* Stated exercise: Find the string "parts" in the entries and copy each line that has it.

>> Begin

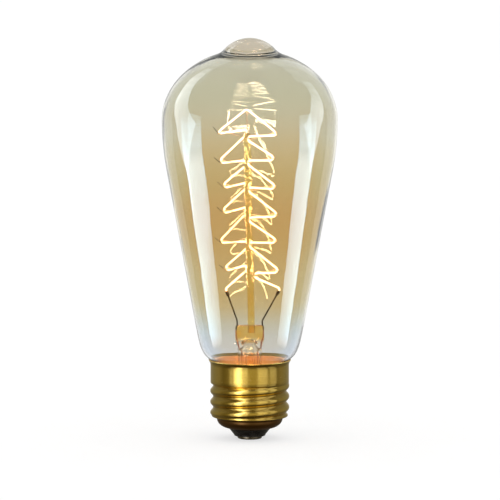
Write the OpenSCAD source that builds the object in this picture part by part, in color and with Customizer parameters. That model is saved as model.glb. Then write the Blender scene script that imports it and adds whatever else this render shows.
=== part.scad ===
// Squirrel-cage style incandescent lamp: pear-cone glass envelope with a pip on top,
// a tree-shaped coiled filament on a glass rod, and a rolled brass screw base.
// Millimetres, +Z up towards the pip. Z = 0 is the face of the end contact, on the lamp's axis.

/* [Screw base] */
// Outer diameter over the crests of the rolled thread
thread_major_d = 26.2; // [25.8:0.1:26.6]
// Depth of the rolled thread, from crest to root
thread_depth = 0.95; // [0.8:0.05:1.1]
// Rise of the thread in one turn
thread_pitch = 3.629; // [3.4:0.001:3.8]
// Length of the threaded stretch
thread_len = 11.3; // [9:0.1:13]
// Sheet thickness of the brass shell
shell_wall = 0.3; // [0.2:0.05:0.35]
// How far the plain collar above the thread lies inside the thread's crests
collar_inset = 0.1; // [0:0.05:0.3]
// Length of the plain collar
collar_len = 5.7; // [4:0.1:7]
// How far the rim at the glass flares out past the collar
rim_flare = 0.65; // [0.4:0.05:0.9]
// Height over which the collar flares out to the rim
rim_len = 1.6; // [1:0.1:2.4]
// How far the shoulder of the turned-in end lies inside the thread's roots
end_inset = 1.25; // [0.9:0.05:1.6]
// Height of the turned-in end
end_h = 3.15; // [2.4:0.05:4]
// Width of the turned-in end, from its shoulder to its mouth
end_lip = 3.7; // [3:0.1:4.5]
// Height of the step between the turned-in end and the thread
end_step_h = 0.85; // [0.6:0.05:1.4]

/* [Contact and insulator] */
// Diameter of the end contact
contact_d = 8.2; // [7:0.1:9]
// Thickness of the end contact's button
contact_h = 0.9; // [0.6:0.1:1.4]
// Outer diameter of the contact's eyelet tube
eyelet_d = 3; // [2.4:0.1:3.6]
// Bore of the eyelet tube
eyelet_bore_d = 1.8; // [1.4:0.1:2]
// Diameter of the solder drop under the contact
contact_solder_d = 4.2; // [3.8:0.1:5]
// Depth of the dish that the solder drop lies in
contact_dish_h = 0.4; // [0.2:0.05:0.5]
// Height of the insulator's cone below the brass shell
cone_h = 2.7; // [2:0.1:3.4]
// Diameter of the insulator's cone at the end contact
cone_tip_d = 9.8; // [9.2:0.1:11]
// Diameter of the solder drop on the shell's rim
shell_solder_d = 2.2; // [1.6:0.1:2.8]

/* [Glass envelope] */
// Overall height of the lamp, from the end contact to the pip
lamp_h = 133.1; // [125:0.1:140]
// Largest diameter of the glass
bulb_d = 58; // [52:0.5:62]
// Height of the largest diameter above the brass rim
belly_h = 79.8; // [75:0.1:84]
// Height of the pip above the dome
pip_h = 3.7; // [2.5:0.1:4.5]
// Radius of the long curve between the taper and the largest diameter
belly_arc_r = 90; // [70:1:110]
// Radius of the shoulder that turns in to the base
shoulder_r = 8; // [7:0.5:10]
// Angle through which the shoulder has turned in where it meets the brass rim
seat_turn = 59; // [50:0.5:65]
// Diameter of the pip at its foot
pip_d = 18.8; // [16:0.1:20]
// Thickness of the blown glass wall
glass_wall = 0.8; // [0.5:0.1:1.2]
// Room between the neck and the brass shell at the thread's roots
neck_gap = 0.45; // [0.35:0.05:0.6]
// Length of the neck below the brass rim
neck_len = 12.2; // [10:0.1:14]
// Gap between the glass and the brass rim
rim_gap = 0.35; // [0.3:0.05:0.5]

/* [Glass stem] */
// Outer diameter of the stem tube
stem_d = 8.1; // [7.6:0.1:9]
// Thickness of the stem's glass
stem_wall = 0.8; // [0.6:0.1:1]
// Height of the trumpet where the stem flares out to the neck
flare_h = 6.5; // [5:0.1:8]
// Height of the press's top above the brass rim
press_top_h = 11.6; // [10:0.1:14]
// Height of the flat press
press_h = 4.6; // [4:0.1:6]
// Height over which the round stem is squeezed into the press
squeeze_h = 3.6; // [3:0.1:4.5]
// Width of the press
press_w = 9.7; // [9.5:0.1:11]
// Thickness of the press
press_t = 4.4; // [3.8:0.1:5]
// Outer diameter of the exhaust tube
exhaust_d = 3.2; // [2.6:0.1:3.4]
// Thickness of the exhaust tube's glass
exhaust_wall = 0.6; // [0.5:0.1:0.8]
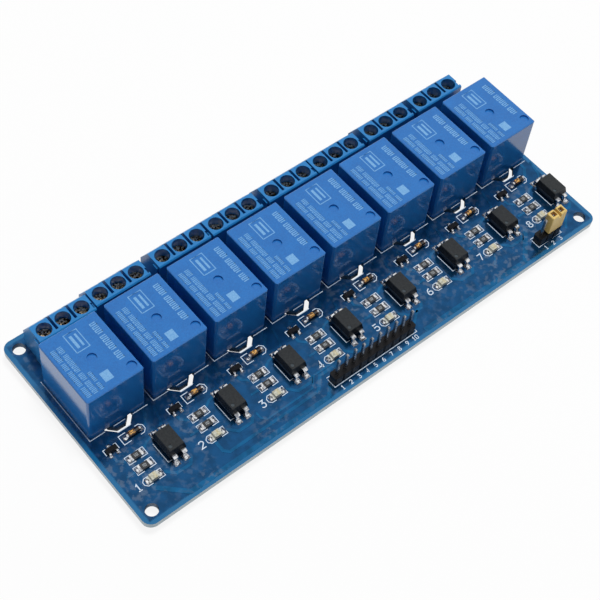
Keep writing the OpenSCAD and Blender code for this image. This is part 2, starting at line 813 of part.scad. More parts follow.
// Flat tinned pads under the feet of the surface parts of each channel
module solder_pads() {
    chip_pad = 1.1;
    color([0.78, 0.79, 0.80]) {
        each_channel(from_front(optocoupler_row)) for (x = [-0.5, 0.5], side = [-1, 1])
            pad(optocoupler_column + x * opto_lead_pitch, side * (opto_span / 2 - 0.5), 1.5, 1.7);
        each_channel(from_front(transistor_row))
            for (p = [[-0.5, -1], [0.5, -1], [0, 1]])
                pad(transistor_column + p[0] * transistor_pitch, p[1] * transistor_span / 2, 0.9, 0.9);
        each_channel(from_front(diode_row)) for (side = [-1, 1])
            pad(diode_column + side * (diode_l / 2 + 0.1), 0, diode_cap_l + diode_pad_out, diode_d);
        for (y = [led_row, lower_resistor_row, upper_resistor_row])
            each_channel(from_front(y)) for (side = [-1, 1])
                pad(light_column + side * (chip_l / 2 + 0.1), 0, chip_pad, chip_w);
    }
}

// Cone of solder round a lead, on the underside of the board
module solder_cone(lead, hole_d) {
    difference() {
        translate([0, 0, -solder_h])
            cylinder(d1 = norm(lead) + 0.2, d2 = hole_d + 0.8, h = solder_h);
        box(lead[0], lead[1], -solder_h - eps, solder_h + 2 * eps);
    }
}

module solder_joints() {
    color([0.78, 0.79, 0.80]) {
        for (i = [0:channels - 1]) translate([channel_x(i), relay_y, 0]) for (p = relay_leads)
            translate(p) solder_cone(p[0] == 0 ? [relay_lead_w, relay_lead_t]
                : [relay_lead_t, relay_lead_w], relay_hole_d);
        for (i = [0:channels - 1], p = poles)
            translate([terminal_x(i) + p * pole_pitch, terminal_y(i) + terminal_leg_y, 0])
                solder_cone([terminal_leg_t, terminal_leg_w], terminal_hole_d);
        pin_row(input_pins, input_x) solder_cone([pin_w, pin_w], pin_hole_d);
        pin_row(power_pins, power_x) solder_cone([pin_w, pin_w], pin_hole_d);
    }
}

// ---- nodes ----

circuit_board();
for (i = [0:channels - 1]) {
    relay_cover(i);
    terminal_housing(i);
    optocoupler(i);
}
relay_bases();
relay_yokes();
relay_cores();
relay_bobbins();
relay_coils();
relay_armatures();
relay_springs();
relay_fixed_contacts();
relay_pins();
terminal_screws();
terminal_clamps();
terminal_pins();
optocoupler_leads();
diode_bodies();
diode_caps();
transistor_bodies();
transistor_leads();
resistor_bodies();
resistor_caps();
led_bases();
led_lenses();
input_header_base();
input_header_pins();
power_header_base();
power_header_pins();
jumper_cap();
jumper_clip();
solder_pads();
solder_joints();
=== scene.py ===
# %% [markdown]
# # A relay module board
# Eight sealed relays stand in a row on one blue circuit board. Each has a screw terminal
# block behind it and a small driver circuit in front of it. The solid parts come from CAD
# with their true sizes; this lesson dresses them with print, tracks, solder and finishes.

# %% Load the frame
import math
import bmesh
import bpy
from mathutils import Matrix, Vector, geometry


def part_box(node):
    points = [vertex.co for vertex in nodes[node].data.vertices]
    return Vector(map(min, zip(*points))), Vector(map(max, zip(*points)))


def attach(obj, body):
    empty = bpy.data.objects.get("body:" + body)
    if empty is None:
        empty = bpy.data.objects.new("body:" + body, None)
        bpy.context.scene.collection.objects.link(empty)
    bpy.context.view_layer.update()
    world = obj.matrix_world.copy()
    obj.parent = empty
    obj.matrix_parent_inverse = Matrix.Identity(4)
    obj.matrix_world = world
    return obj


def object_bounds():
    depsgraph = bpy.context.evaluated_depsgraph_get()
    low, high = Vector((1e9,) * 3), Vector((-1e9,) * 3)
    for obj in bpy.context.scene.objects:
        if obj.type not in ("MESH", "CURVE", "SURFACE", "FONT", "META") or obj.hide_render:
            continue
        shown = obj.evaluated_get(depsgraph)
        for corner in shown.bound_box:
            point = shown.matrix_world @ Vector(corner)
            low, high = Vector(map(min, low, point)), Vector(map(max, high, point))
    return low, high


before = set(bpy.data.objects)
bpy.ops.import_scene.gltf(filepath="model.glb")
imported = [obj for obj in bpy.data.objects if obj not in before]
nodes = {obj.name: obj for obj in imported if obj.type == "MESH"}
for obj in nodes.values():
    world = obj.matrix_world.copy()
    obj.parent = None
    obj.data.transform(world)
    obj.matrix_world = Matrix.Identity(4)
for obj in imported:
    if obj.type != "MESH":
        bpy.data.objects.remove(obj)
cad_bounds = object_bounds()
print(len(nodes), "CAD nodes, overall", [round(s * 1000, 1) for s in cad_bounds[1] - cad_bounds[0]], "mm")

# %% [markdown]
# ## Where things are
# A dressing piece only fits if it takes its place from the part that it belongs to. So the
# relay covers give the middle of each channel, and the pieces of the shared nodes are
# measured inside one channel's width. Lengths are written in millimetres times MM.

# %% Measure the channels
MM = 0.001
CHANNELS = range(1, 9)
board_low, board_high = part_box("circuit_board")
TOP = board_high.z


def middle(node):
    low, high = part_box(node)
    return (low + high) / 2


channel_x = {n: middle(f"relay_cover_{n}").x for n in CHANNELS}
PITCH = (channel_x[8] - channel_x[1]) / 7
relay_low, relay_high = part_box("relay_cover_1")


def in_first_channel(node, low_y=-1.0, high_y=1.0):
    """Box of what a shared node has in the first channel, between two values of y."""
    found = [v.co for v in nodes[node].data.vertices
             if abs(v.co.x - channel_x[1]) < PITCH / 2 and low_y < v.co.y < high_y]
    return [Vector(pick(p[k] for p in found) for k in range(3)) for pick in (min, max)]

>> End

* Written solution:
Keep writing the OpenSCAD and Blender code for this image. This is part 2, starting at line 813 of part.scad. More parts follow.
// Flat tinned pads under the feet of the surface parts of each channel
# block behind it and a small driver circuit in front of it. The solid parts come from CAD